### GIVEN INFORMATION
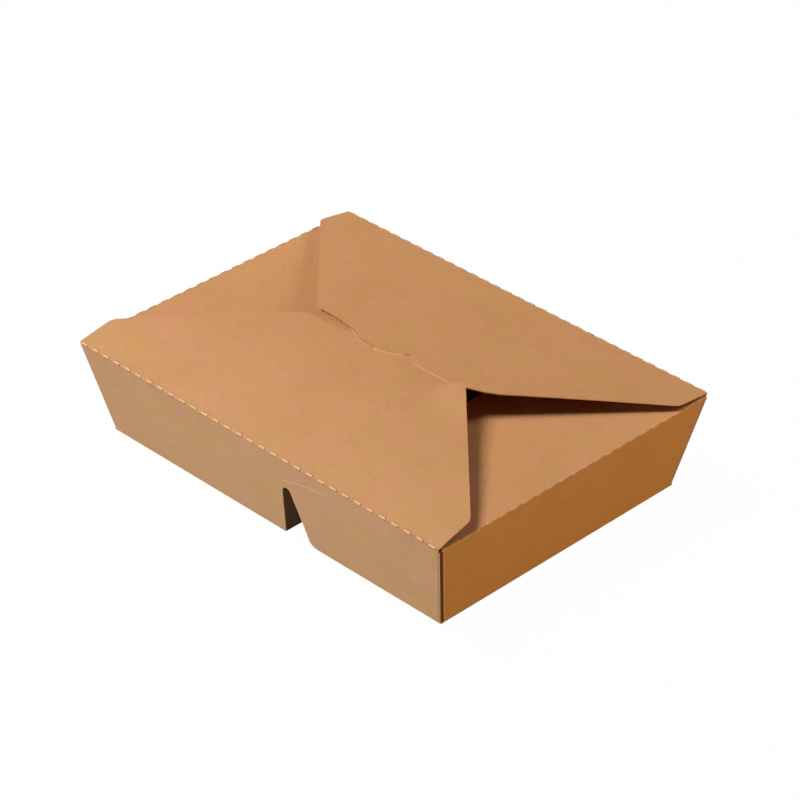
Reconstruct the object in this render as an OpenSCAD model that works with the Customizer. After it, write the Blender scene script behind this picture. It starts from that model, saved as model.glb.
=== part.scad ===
// Folding takeaway box of brown kraft board, with two compartments.
// One creased sheet makes the tray, its inverted-V divider, its web corners and its end flaps.
// Two long lid flaps lap and interlock over the middle.
// The origin is the centre of the floor's underside, X runs along the long side, and Z is up.

/* [Box] */
// Length over the rim
rim_l = 215; // [180:1:250]
// Width over the rim
rim_w = 158; // [130:1:180]
// Length of the floor
base_l = 197; // [165:1:215]
// Width of the floor
base_w = 138; // [115:1:150]
// Height of the fold that carries the lid flaps
rim_h = 45; // [40:1:60]
// Thickness of the board
board = 0.5; // [0.4:0.05:0.7]

/* [Creases] */
// Height of the bead that a crease raises on the board
crease_bulge = 0.1; // [0.05:0.01:0.15]
// Distance from one bridge of a perforated crease to the next
perf_pitch = 6.9; // [5:0.1:10]
// Length of a bridge between two cuts
bridge_l = 3.3; // [2:0.1:4]
// Diameter of the board rolled over a bridge
bridge_d = 1; // [0.9:0.05:1.2]
// Clearance between a lid flap and the wall under its crease
play = 0.25; // [0.2:0.05:0.5]

/* [Divider] */
// Place of the divider along X
divider_x = 16.8; // [-40:0.1:40]
// Width of the divider's tunnel at the floor
tunnel_w = 15.2; // [10:0.1:24]
// Height of the tunnel at its ridge
tunnel_h = 28.4; // [20:0.1:35]
// Radius inside the ridge
ridge_r = 2.8; // [1.5:0.1:4]
// Radius of a side wall's lower corner on the right of the tunnel
notch_r = 4; // [2:0.5:6]

/* [Web corners] */
// Open crevice between the folded edges of two walls
crevice = 1.2; // [0.6:0.1:2]

/* [End flaps] */
// Length of an end flap from its crease
end_flap_l = 70; // [50:1:75]
// How far the end flap's crease lies under the lid flaps' crease
tuck = 0.8; // [0.7:0.05:1.5]
// Angle at which an end flap dips into the box
end_dip = 2.6; // [1:0.1:6]
// Angle that each side of an end flap is cut back
end_taper = 14; // [8:1:20]
// Radius of the end flap's free corners
end_corner_r = 12; // [5:1:20]
// How far an end flap's root stops short of the side walls' rim
end_flap_gap = 1.8; // [1.5:0.1:5]

/* [Lid flaps] */
// How far a lid flap stops short of the rim's ends
ear_inset = 0.8; // [0.6:0.1:4]
// Length of the straight ear at each end of a lid flap
ear_l = 17.6; // [10:0.1:25]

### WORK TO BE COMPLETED
Return the listing above word for word.

### OUTPUT
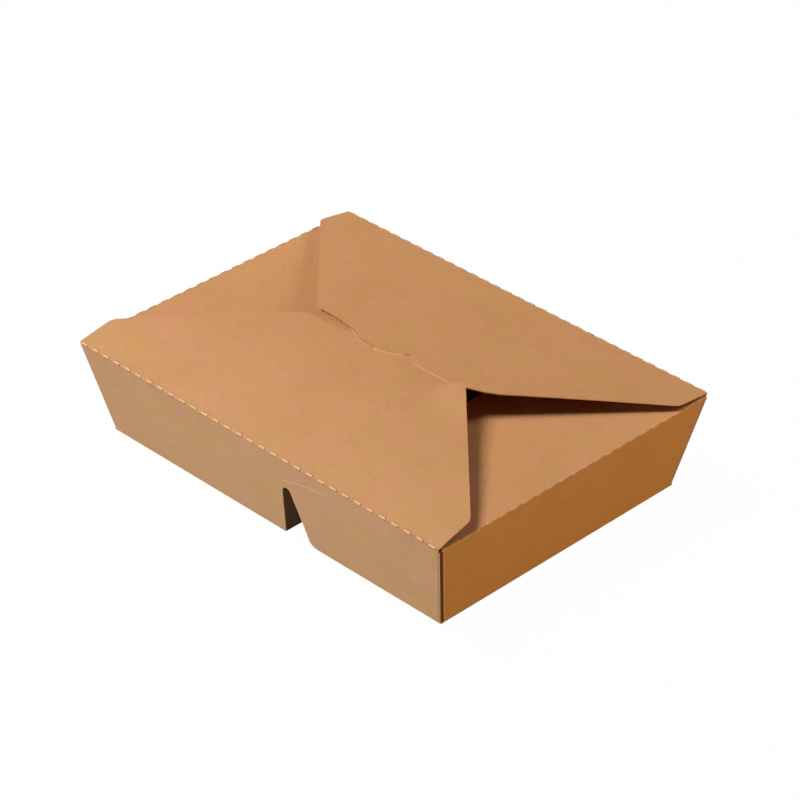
Reconstruct the object in this render as an OpenSCAD model that works with the Customizer. After it, write the Blender scene script behind this picture. It starts from that model, saved as model.glb.
=== part.scad ===
// Folding takeaway box of brown kraft board, with two compartments.
// One creased sheet makes the tray, its inverted-V divider, its web corners and its end flaps.
// Two long lid flaps lap and interlock over the middle.
// The origin is the centre of the floor's underside, X runs along the long side, and Z is up.

/* [Box] */
// Length over the rim
rim_l = 215; // [180:1:250]
// Width over the rim
rim_w = 158; // [130:1:180]
// Length of the floor
base_l = 197; // [165:1:215]
// Width of the floor
base_w = 138; // [115:1:150]
// Height of the fold that carries the lid flaps
rim_h = 45; // [40:1:60]
// Thickness of the board
board = 0.5; // [0.4:0.05:0.7]

/* [Creases] */
// Height of the bead that a crease raises on the board
crease_bulge = 0.1; // [0.05:0.01:0.15]
// Distance from one bridge of a perforated crease to the next
perf_pitch = 6.9; // [5:0.1:10]
// Length of a bridge between two cuts
bridge_l = 3.3; // [2:0.1:4]
// Diameter of the board rolled over a bridge
bridge_d = 1; // [0.9:0.05:1.2]
// Clearance between a lid flap and the wall under its crease
play = 0.25; // [0.2:0.05:0.5]

/* [Divider] */
// Place of the divider along X
divider_x = 16.8; // [-40:0.1:40]
// Width of the divider's tunnel at the floor
tunnel_w = 15.2; // [10:0.1:24]
// Height of the tunnel at its ridge
tunnel_h = 28.4; // [20:0.1:35]
// Radius inside the ridge
ridge_r = 2.8; // [1.5:0.1:4]
// Radius of a side wall's lower corner on the right of the tunnel
notch_r = 4; // [2:0.5:6]

/* [Web corners] */
// Open crevice between the folded edges of two walls
crevice = 1.2; // [0.6:0.1:2]

/* [End flaps] */
// Length of an end flap from its crease
end_flap_l = 70; // [50:1:75]
// How far the end flap's crease lies under the lid flaps' crease
tuck = 0.8; // [0.7:0.05:1.5]
// Angle at which an end flap dips into the box
end_dip = 2.6; // [1:0.1:6]
// Angle that each side of an end flap is cut back
end_taper = 14; // [8:1:20]
// Radius of the end flap's free corners
end_corner_r = 12; // [5:1:20]
// How far an end flap's root stops short of the side walls' rim
end_flap_gap = 1.8; // [1.5:0.1:5]

/* [Lid flaps] */
// How far a lid flap stops short of the rim's ends
ear_inset = 0.8; // [0.6:0.1:4]
// Length of the straight ear at each end of a lid flap
ear_l = 17.6; // [10:0.1:25]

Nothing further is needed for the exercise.